— Dataset content —
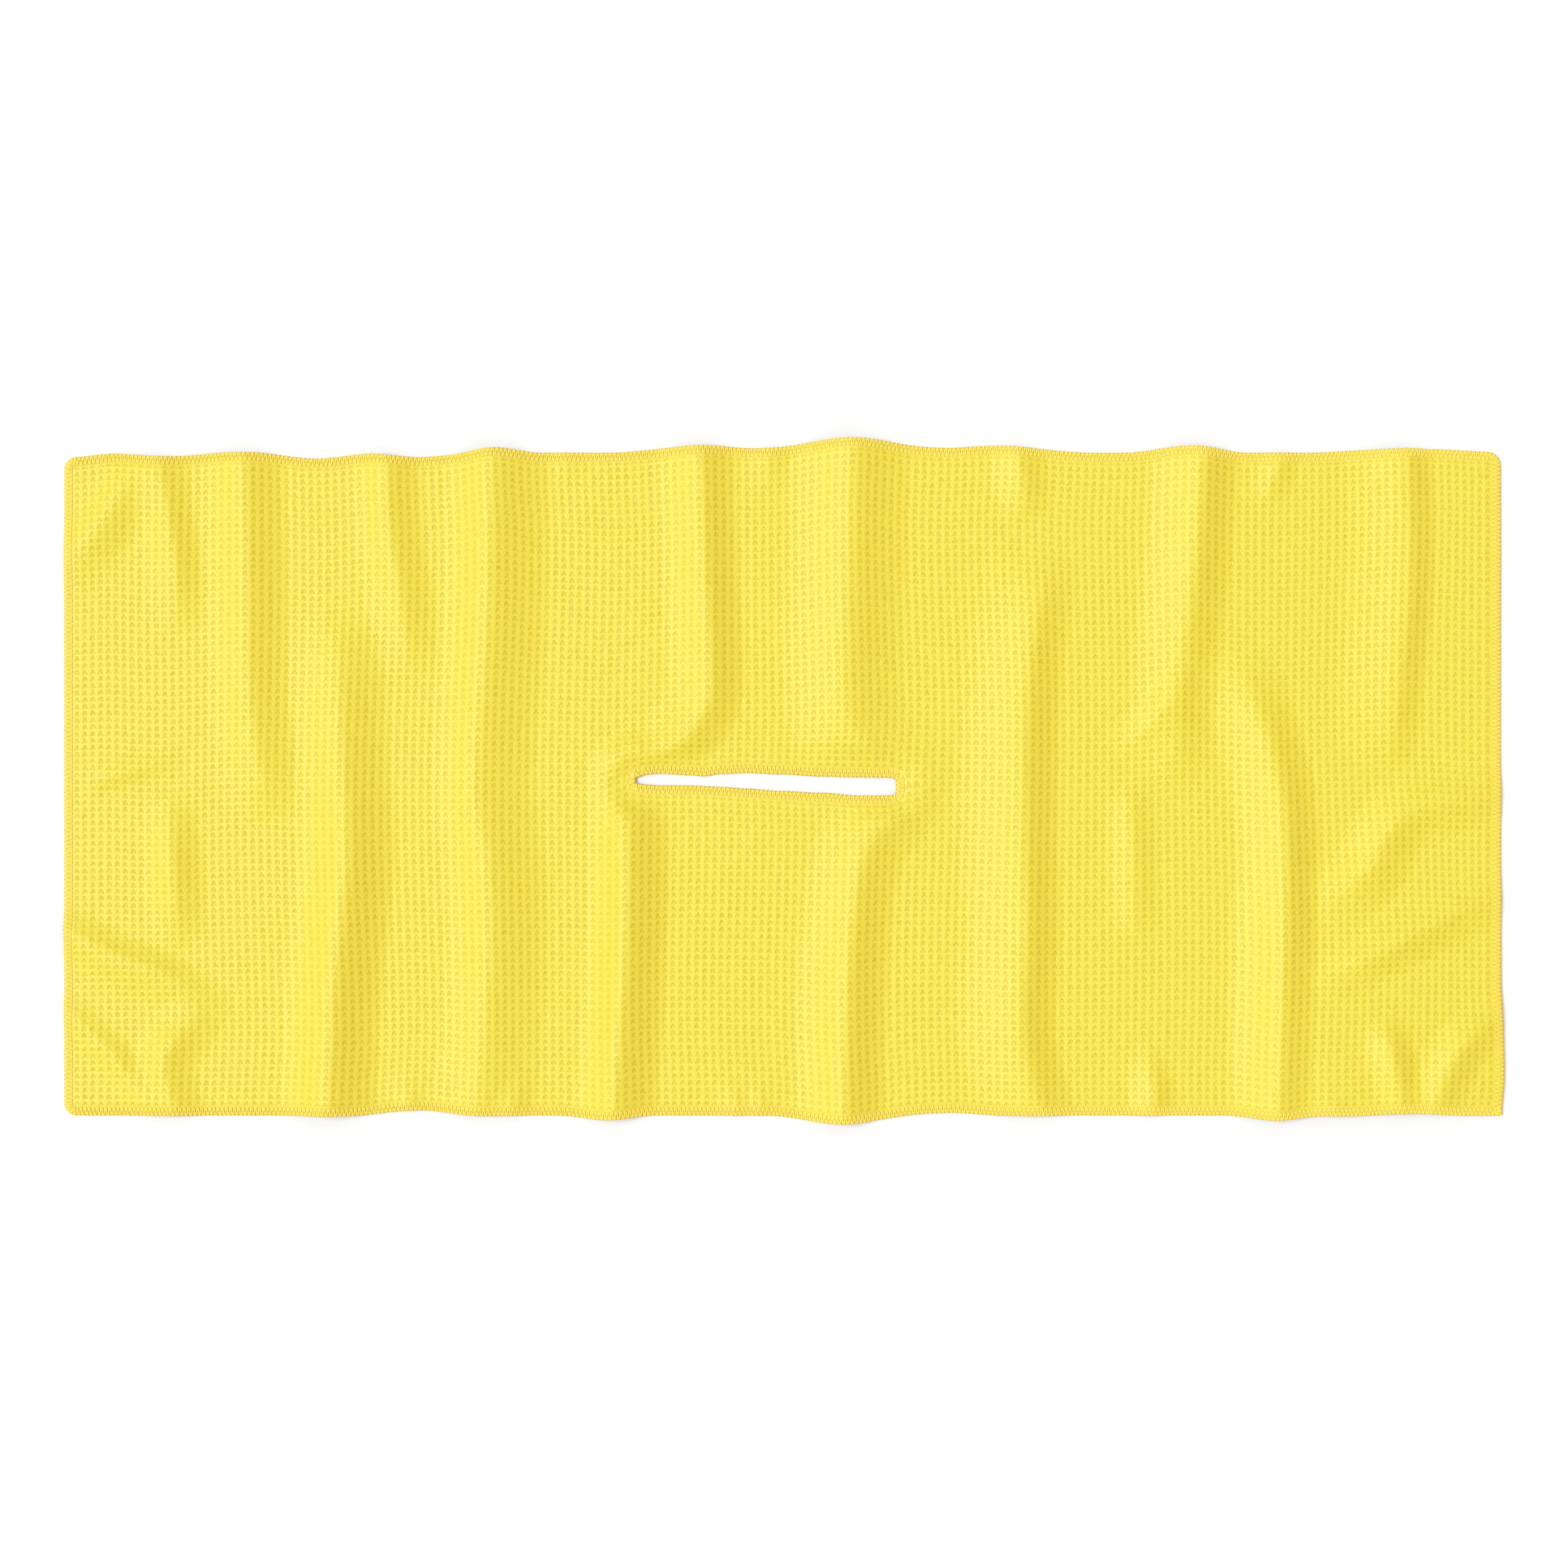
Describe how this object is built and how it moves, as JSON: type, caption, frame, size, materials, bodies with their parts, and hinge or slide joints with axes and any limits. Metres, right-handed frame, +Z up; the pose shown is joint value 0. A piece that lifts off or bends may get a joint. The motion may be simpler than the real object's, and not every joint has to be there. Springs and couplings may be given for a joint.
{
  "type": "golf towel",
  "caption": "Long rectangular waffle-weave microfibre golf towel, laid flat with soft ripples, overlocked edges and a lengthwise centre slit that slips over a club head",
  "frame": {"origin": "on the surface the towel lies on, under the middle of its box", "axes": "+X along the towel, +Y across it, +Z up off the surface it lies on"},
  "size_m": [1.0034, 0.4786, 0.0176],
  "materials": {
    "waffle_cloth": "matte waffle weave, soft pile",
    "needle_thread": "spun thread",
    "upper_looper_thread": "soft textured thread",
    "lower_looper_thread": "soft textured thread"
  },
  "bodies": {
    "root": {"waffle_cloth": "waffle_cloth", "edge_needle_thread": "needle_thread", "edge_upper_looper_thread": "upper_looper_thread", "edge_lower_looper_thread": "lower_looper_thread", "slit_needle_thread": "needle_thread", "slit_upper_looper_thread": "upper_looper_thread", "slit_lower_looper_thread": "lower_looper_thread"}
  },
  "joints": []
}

— Requirements —
All the data must be duplicated exactly, with nothing added or removed.

— Full output —
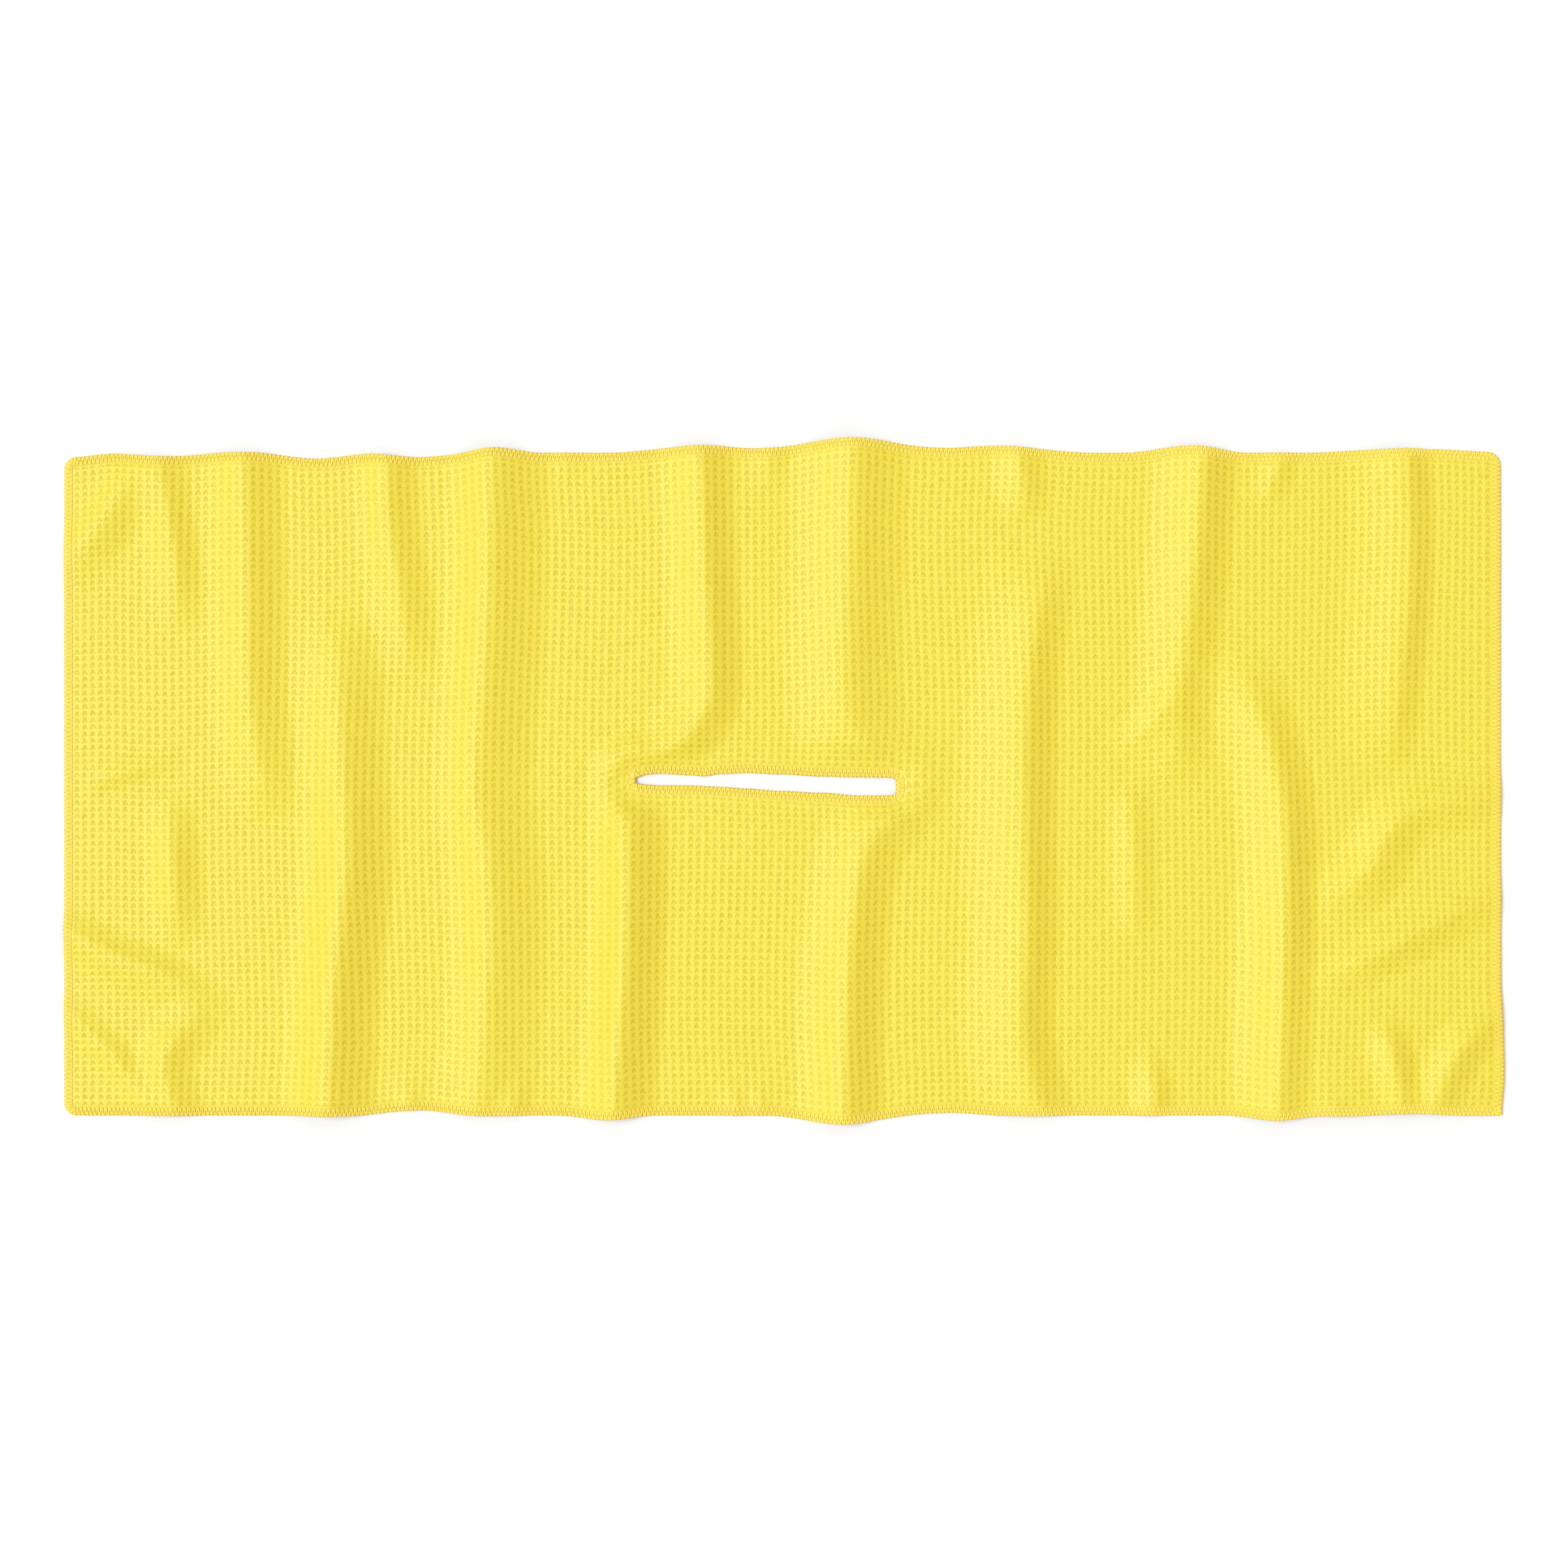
Describe how this object is built and how it moves, as JSON: type, caption, frame, size, materials, bodies with their parts, and hinge or slide joints with axes and any limits. Metres, right-handed frame, +Z up; the pose shown is joint value 0. A piece that lifts off or bends may get a joint. The motion may be simpler than the real object's, and not every joint has to be there. Springs and couplings may be given for a joint.
{
  "type": "golf towel",
  "caption": "Long rectangular waffle-weave microfibre golf towel, laid flat with soft ripples, overlocked edges and a lengthwise centre slit that slips over a club head",
  "frame": {"origin": "on the surface the towel lies on, under the middle of its box", "axes": "+X along the towel, +Y across it, +Z up off the surface it lies on"},
  "size_m": [1.0034, 0.4786, 0.0176],
  "materials": {
    "waffle_cloth": "matte waffle weave, soft pile",
    "needle_thread": "spun thread",
    "upper_looper_thread": "soft textured thread",
    "lower_looper_thread": "soft textured thread"
  },
  "bodies": {
    "root": {"waffle_cloth": "waffle_cloth", "edge_needle_thread": "needle_thread", "edge_upper_looper_thread": "upper_looper_thread", "edge_lower_looper_thread": "lower_looper_thread", "slit_needle_thread": "needle_thread", "slit_upper_looper_thread": "upper_looper_thread", "slit_lower_looper_thread": "lower_looper_thread"}
  },
  "joints": []
}